Findings and Implications
- Efficiency and Performance: The model achieves significant performance improvements without the demand for large-scale parallel corpora by efficiently including monolingual data. This is particularly advantageous for low-resource languages, where parallel data is sparse, and collecting high-quality monolingual data is more feasible.
- Bidirectional Benefits: Interestingly, the approach not only improves translation from the high-resource language to the low-resource language (e.g., English-to-Chinese) but also provides enhancements in the reverse direction, thus suggesting its potential for symmetrical improvement across different language pairs.
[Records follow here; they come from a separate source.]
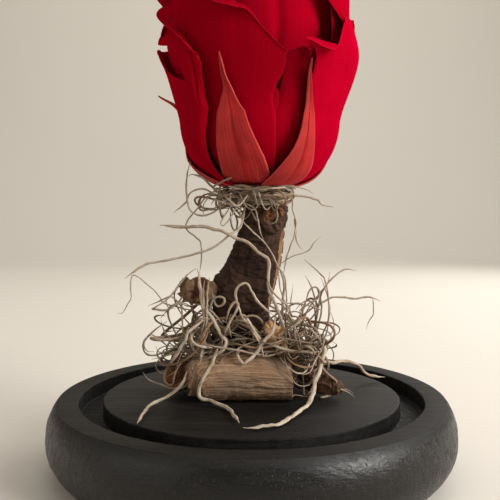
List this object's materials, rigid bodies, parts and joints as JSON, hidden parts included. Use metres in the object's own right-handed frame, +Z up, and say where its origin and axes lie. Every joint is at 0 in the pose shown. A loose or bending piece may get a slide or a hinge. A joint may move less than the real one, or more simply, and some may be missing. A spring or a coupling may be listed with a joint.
{
  "type": "preserved rose on wooden dome base",
  "caption": "Preserved red rose head on an upright bark branch wrapped in dried moss, standing on a round black wooden base with a ring groove for a dome.",
  "frame": {"origin": "centre of the base's underside", "axes": "+Z up through the rose, -Y to the front, +X to the right as seen from the front"},
  "size_m": [0.13, 0.13, 0.1542],
  "materials": {
    "black_stained_wood": "black stain, satin, turned grain",
    "dark_bark": "rough dark brown bark",
    "peeled_wood": "matt peeled wood with fine grain",
    "rusty_bark": "rough orange-brown bark",
    "crimson_petal": "velvety preserved petal",
    "brick_red_sepal": "matt fibrous sepal",
    "dried_moss": "dry beige-grey strands"
  },
  "bodies": {
    "root": {"base": "black_stained_wood", "branch": "dark_bark", "branch_arm": "dark_bark", "log": "peeled_wood", "wood_chunk": "rusty_bark", "root_piece": "peeled_wood", "bark_flake": "rusty_bark", "receptacle": "brick_red_sepal", "sepal_front": "brick_red_sepal", "sepal_front_right": "brick_red_sepal", "sepal_left": "brick_red_sepal", "sepal_right_back": "brick_red_sepal", "sepal_back": "brick_red_sepal", "petal_front_left": "crimson_petal", "petal_right": "crimson_petal", "petal_back": "crimson_petal", "petal_left": "crimson_petal", "petal_right_back": "crimson_petal", "petal_front": "crimson_petal", "petal_front_inner": "crimson_petal", "petal_middle": "crimson_petal", "petal_left_wavy": "crimson_petal", "petal_right_inner": "crimson_petal", "petal_left_inner": "crimson_petal", "petal_back_inner": "crimson_petal", "bud_petal_01": "crimson_petal", "bud_petal_02": "crimson_petal", "bud_petal_03": "crimson_petal", "bud_petal_04": "crimson_petal", "bud_petal_05": "crimson_petal", "bud_petal_06": "crimson_petal", "bud_petal_07": "crimson_petal", "bud_petal_08": "crimson_petal", "bud_petal_09": "crimson_petal", "bud_petal_10": "crimson_petal", "bud_petal_11": "crimson_petal", "bud_petal_12": "crimson_petal", "bud_petal_13": "crimson_petal", "moss_tangle": "dried_moss", "moss_collar": "dried_moss"}
  },
  "joints": []
}
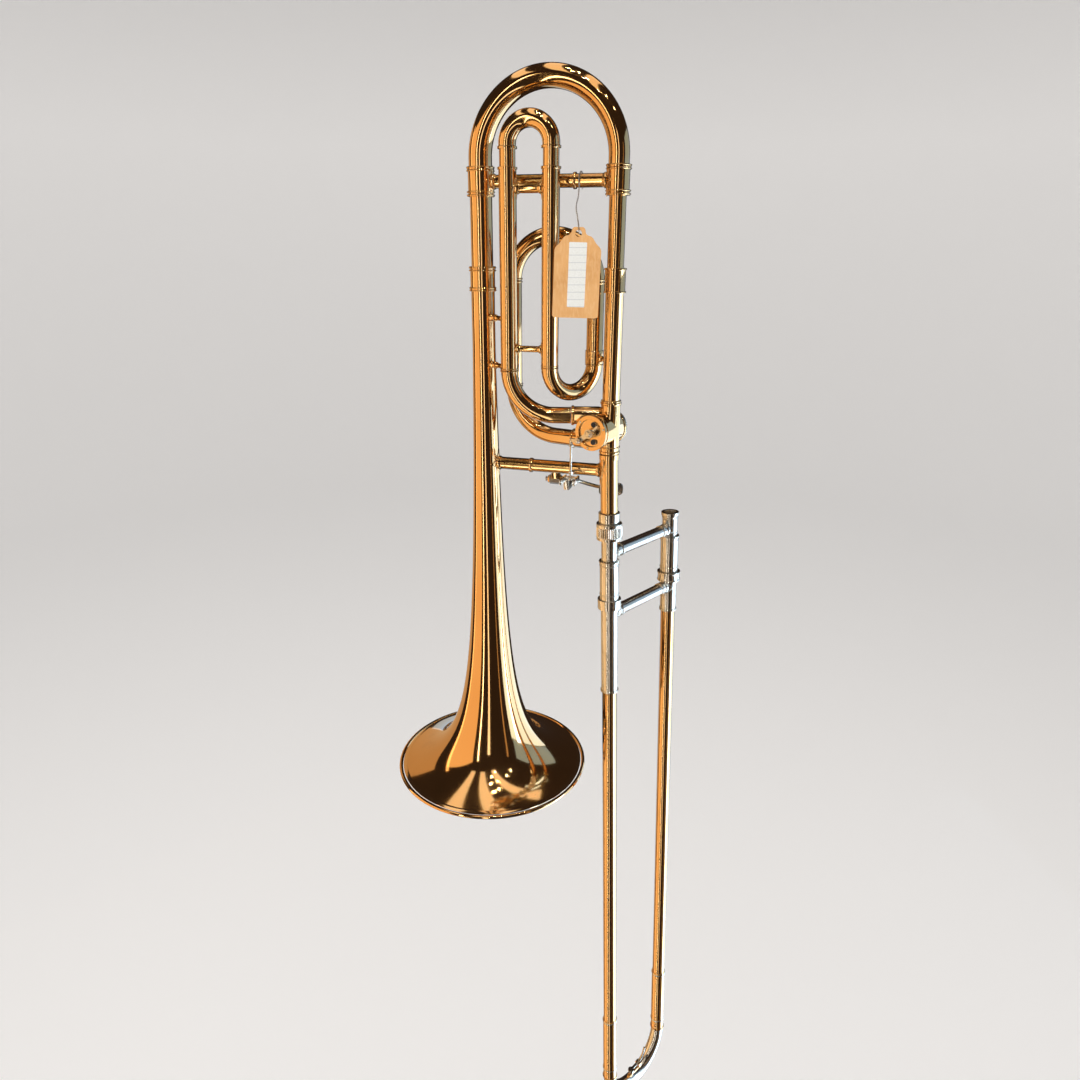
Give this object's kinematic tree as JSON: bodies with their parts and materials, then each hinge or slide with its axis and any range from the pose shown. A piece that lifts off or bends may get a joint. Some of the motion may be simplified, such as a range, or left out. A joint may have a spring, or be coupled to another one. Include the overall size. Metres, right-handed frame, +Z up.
{
  "type": "trombone",
  "caption": "Slide trombone with F attachment: flared bell, drawn tuning slide, thumb rotary valve and closed double-tube hand slide, hung bell down",
  "frame": {"origin": "centre of the bell's mouth, in the plane of the rim", "axes": "+Z up along the bell away from its mouth, +X from the bell to the neckpipe, -Y towards the valve's stop arm and the F slide"},
  "size_m": [0.3127, 0.2082, 1.2086],
  "materials": {
    "yellow_brass": "lacquered, polished",
    "bell_brass": "lacquered, polished, slightly redder",
    "nickel_silver": "polished nickel silver",
    "steel": "bright wire",
    "rubber": "matte",
    "card": "manila card"
  },
  "bodies": {
    "bell_section": {"bell_flare": "bell_brass", "bell_throat": "bell_brass", "bell_stem": "bell_brass", "rim_wire": "bell_brass", "bell_tuning_sleeve": "yellow_brass", "neckpipe": "yellow_brass", "valve_casing": "yellow_brass", "valve_back_cap": "nickel_silver", "valve_stop_plate": "yellow_brass", "bumper_upper": "rubber", "bumper_lower": "rubber", "gooseneck": "yellow_brass", "slide_receiver": "nickel_silver", "bell_brace": "yellow_brass", "f_elbow_upper": "yellow_brass", "f_elbow_lower": "yellow_brass", "f_leg_supply": "yellow_brass", "f_leg_return": "yellow_brass", "f_leg_inner": "yellow_brass", "f_leg_rear": "yellow_brass", "f_lower_bow": "yellow_brass", "f_upper_crook": "yellow_brass", "f_brace_upper": "yellow_brass", "f_brace_lower": "yellow_brass", "f_stay_upper": "yellow_brass", "f_stay_lower": "yellow_brass", "f_stay_neck": "yellow_brass", "trigger_mount": "yellow_brass", "trigger_pin": "steel"},
    "main_tuning_slide": {"tuning_bow": "bell_brass", "tuning_leg_bell": "yellow_brass", "tuning_leg_neck": "yellow_brass", "tuning_ferrule_bell": "yellow_brass", "tuning_ferrule_neck": "yellow_brass", "tuning_brace": "yellow_brass"},
    "f_tuning_slide": {"f_tuning_bow": "yellow_brass", "f_tuning_leg_supply": "yellow_brass", "f_tuning_leg_return": "yellow_brass"},
    "rotor": {"rotor": "yellow_brass", "stop_arm": "nickel_silver"},
    "link_rod": {"link_rod": "nickel_silver"},
    "trigger": {"trigger_lever": "nickel_silver"},
    "bell_lock_nut": {"bell_lock_nut": "nickel_silver"},
    "inner_slide": {"slide_tenon": "nickel_silver", "inner_tube_lower": "nickel_silver", "inner_tube_upper": "nickel_silver", "cork_barrel_lower": "nickel_silver", "cork_barrel_upper": "nickel_silver", "mouthpiece_receiver": "nickel_silver", "inner_brace": "nickel_silver"},
    "slide_lock_ring": {"slide_lock_ring": "nickel_silver"},
    "outer_slide": {"outer_tube_lower": "yellow_brass", "outer_tube_upper": "yellow_brass", "outer_brace": "nickel_silver", "slide_bow": "nickel_silver", "bow_bumper": "rubber", "water_key_mount": "yellow_brass"},
    "water_key": {"water_key": "nickel_silver"},
    "tag": {"tag_card": "card", "tag_wire": "steel"}
  },
  "joints": [
    {"name": "main_tuning_slide_travel", "type": "slide", "parent": "bell_section", "child": "main_tuning_slide", "axis": [0, 0, 1], "range_m": [-0.057, 0.03]},
    {"name": "f_tuning_slide_travel", "type": "slide", "parent": "bell_section", "child": "f_tuning_slide", "axis": [0, 0, 1], "range_m": [-0.013, 0.06]},
    {"name": "rotor_turn", "type": "hinge", "parent": "bell_section", "child": "rotor", "pos_m": [0.115, 0, 0.3845], "axis": [0.342, 0.9397, 0], "range_deg": [0, 90], "stiffness_Nm_per_rad": 0.02, "springref_deg": -45.84},
    {"name": "link_rod_pivot", "type": "hinge", "parent": "rotor", "child": "link_rod", "pos_m": [0.09642, -0.02303, 0.37728], "axis": [0.342, 0.9397, 0], "range_deg": [-90, 0]},
    {"name": "trigger_press", "type": "hinge", "parent": "bell_section", "child": "trigger", "pos_m": [0.084, 0.012, 0.329], "axis": [-1, 0, 0], "range_deg": [0, 27]},
    {"name": "bell_lock_nut_turn", "type": "hinge", "parent": "bell_section", "child": "bell_lock_nut", "pos_m": [0.12458, 0, 0.28504], "axis": [0.0349, 0, -0.9994], "continuous": true},
    {"name": "hand_slide_swivel", "type": "hinge", "parent": "bell_section", "child": "inner_slide", "pos_m": [0.12479, 0, 0.27905], "axis": [0.0349, 0, -0.9994], "range_deg": [-18, 18]},
    {"name": "slide_lock_turn", "type": "hinge", "parent": "inner_slide", "child": "slide_lock_ring", "pos_m": [0.17622, 0.08488, 0.2098], "axis": [0.0349, 0, -0.9994], "range_deg": [0, 30]},
    {"name": "hand_slide_travel", "type": "slide", "parent": "inner_slide", "child": "outer_slide", "axis": [0.0349, 0, -0.9994], "range_m": [0, 0.6]},
    {"name": "water_key_press", "type": "hinge", "parent": "outer_slide", "child": "water_key", "pos_m": [0.18115, 0.0511, -0.48985], "axis": [-0.8656, 0.4998, -0.0302], "range_deg": [0, 18], "stiffness_Nm_per_rad": 0.03, "springref_deg": -28.65},
    {"name": "tag_swing", "type": "hinge", "parent": "main_tuning_slide", "child": "tag", "pos_m": [0.09, 0, 0.597], "axis": [-1, 0, 0], "range_deg": [0, 55]}
  ],
  "couplings": [
    {"joint": "link_rod_pivot", "follows": "rotor_turn", "ratio": -1},
    {"joint": "trigger_press", "follows": "rotor_turn", "ratio": 0.2985}
  ]
}
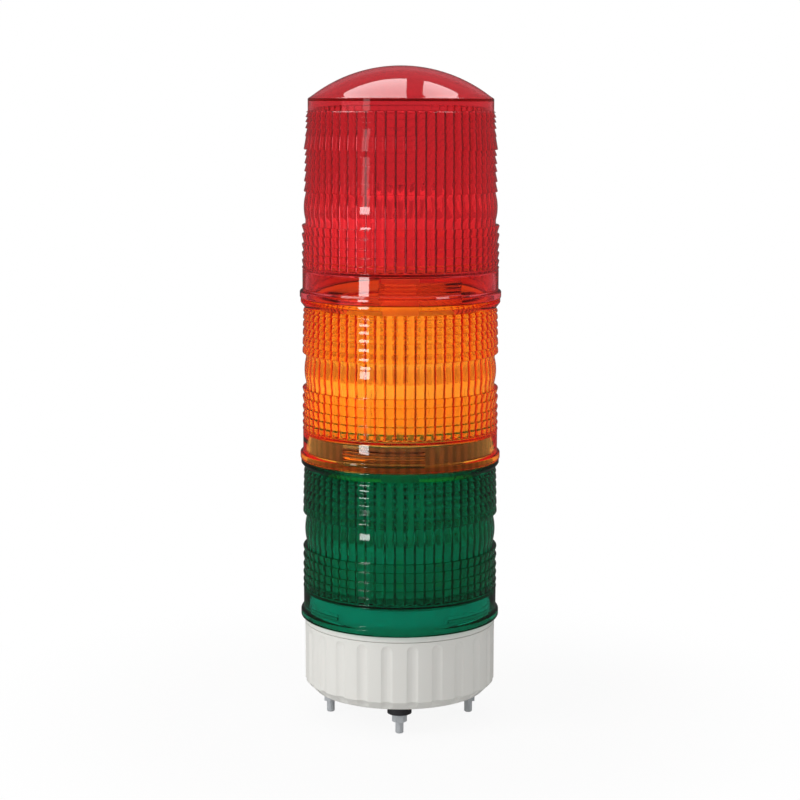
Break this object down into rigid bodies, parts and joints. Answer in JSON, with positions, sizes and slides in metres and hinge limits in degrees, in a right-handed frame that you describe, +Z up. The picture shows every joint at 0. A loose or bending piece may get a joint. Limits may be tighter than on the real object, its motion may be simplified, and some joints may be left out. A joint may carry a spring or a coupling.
{
  "type": "stack light",
  "caption": "Stud-mounted machine status light: red, amber and green ring lenses that twist one onto the other over a fluted ivory base.",
  "frame": {"origin": "on the tower's axis, in the plane of the four stud tips that it stands on", "axes": "+Z up along the tower's axis, -Y the front as seen in the picture, +X to the viewer's right"},
  "size_m": [0.125, 0.125, 0.4083],
  "materials": {
    "ivory_abs": "moulded ivory ABS, fine matt grain",
    "red_polycarbonate": "clear red polycarbonate, polished mould",
    "amber_polycarbonate": "clear amber polycarbonate, polished mould",
    "green_polycarbonate": "clear green polycarbonate, polished mould",
    "black_rubber": "matt moulded rubber",
    "seal_rubber": "cut sheet rubber",
    "zinc_steel": "bright zinc plate",
    "plain_aluminium": "drawn aluminium",
    "white_abs": "white reflector plastic, satin",
    "white_board": "white solder mask",
    "diode_lens": "cast silicone",
    "green_board": "green solder mask",
    "black_plastic": "moulded epoxy and nylon",
    "lead_insulation": "extruded white insulation"
  },
  "bodies": {
    "base": {"base_housing": "ivory_abs", "base_top_cover": "ivory_abs", "cover_screws": "zinc_steel", "stud_plate": "zinc_steel", "mounting_studs": "zinc_steel", "mounting_pads": "black_rubber", "flange_nuts": "zinc_steel", "cable_grommet": "black_rubber", "control_board": "green_board", "board_standoffs": "white_abs", "board_screws": "zinc_steel", "terminal_block": "black_plastic", "board_capacitors": "black_plastic", "driver_chips": "black_plastic", "column_foot": "white_abs", "foot_screws": "zinc_steel", "column_tube": "plain_aluminium", "lower_spacer": "white_abs", "upper_spacer": "white_abs", "column_washer": "zinc_steel", "column_nut": "white_abs", "column_leads": "lead_insulation", "green_lamp_drum": "white_abs", "green_light_boards": "white_board", "green_diodes": "diode_lens", "amber_lamp_drum": "white_abs", "amber_light_boards": "white_board", "amber_diodes": "diode_lens", "red_lamp_drum": "white_abs", "red_light_boards": "white_board", "red_diodes": "diode_lens", "base_seal_ring": "seal_rubber"},
    "green_stage": {"green_lens": "green_polycarbonate", "green_seal_ring": "seal_rubber"},
    "amber_stage": {"amber_lens": "amber_polycarbonate", "amber_seal_ring": "seal_rubber"},
    "red_stage": {"red_lens": "red_polycarbonate"}
  },
  "joints": [
    {"name": "green_lens_twist", "type": "hinge", "parent": "base", "child": "green_stage", "pos_m": [0, 0, 0.0653], "axis": [0, 0, 1], "range_deg": [0, 60]},
    {"name": "amber_lens_twist", "type": "hinge", "parent": "green_stage", "child": "amber_stage", "pos_m": [0, 0, 0.166], "axis": [0, 0, 1], "range_deg": [0, 60]},
    {"name": "red_lens_twist", "type": "hinge", "parent": "amber_stage", "child": "red_stage", "pos_m": [0, 0, 0.2667], "axis": [0, 0, 1], "range_deg": [0, 60]}
  ]
}
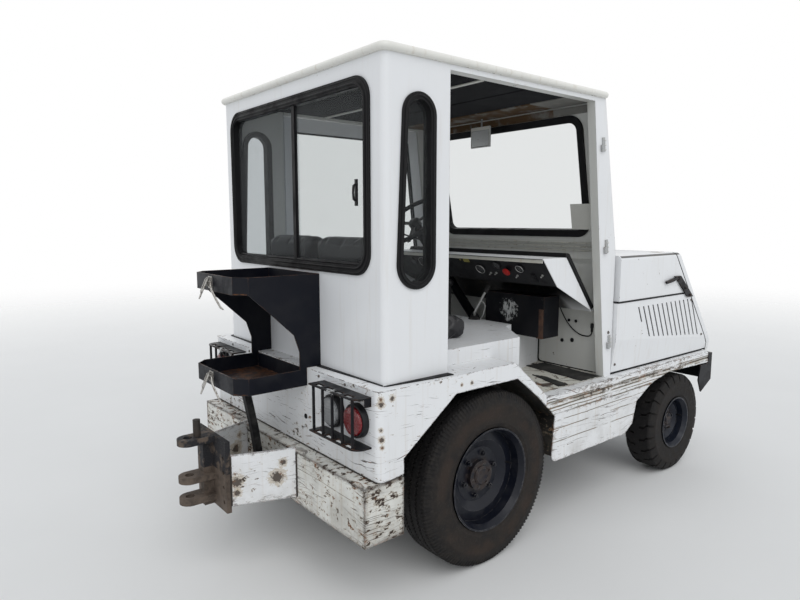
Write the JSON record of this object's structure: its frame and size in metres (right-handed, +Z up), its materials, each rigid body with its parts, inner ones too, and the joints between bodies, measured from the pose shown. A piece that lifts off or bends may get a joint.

- Generality and Flexibility: The proposed method is universally applicable across various NMT network architectures. Its architecture-agnostic design ensures that it can be integrated into existing NMT systems with minimal overhaul.
Future Directions
This paper sets the stage for multiple future research avenues in semi-supervised NMT. Potential developments could include exploring the integration of very large vocabulary approaches, as indicated by works like Jean et al. (2015), to better handle out-of-vocabulary issues in monolingual data. Further, enhancing the interaction between bidirectional models—possibly by shared word embedding spaces—could yield even better alignment and translation performance. Extending the evaluation across more diverse language pairs may generalize the findings and reinforce the utility of the approach across global linguistic contexts.
Overall, this research provides a comprehensive framework for leveraging monolingual data in NMT through autoencoder-driven semi-supervised learning, offering a significant stride towards overcoming the limitations posed by scarce parallel corpora.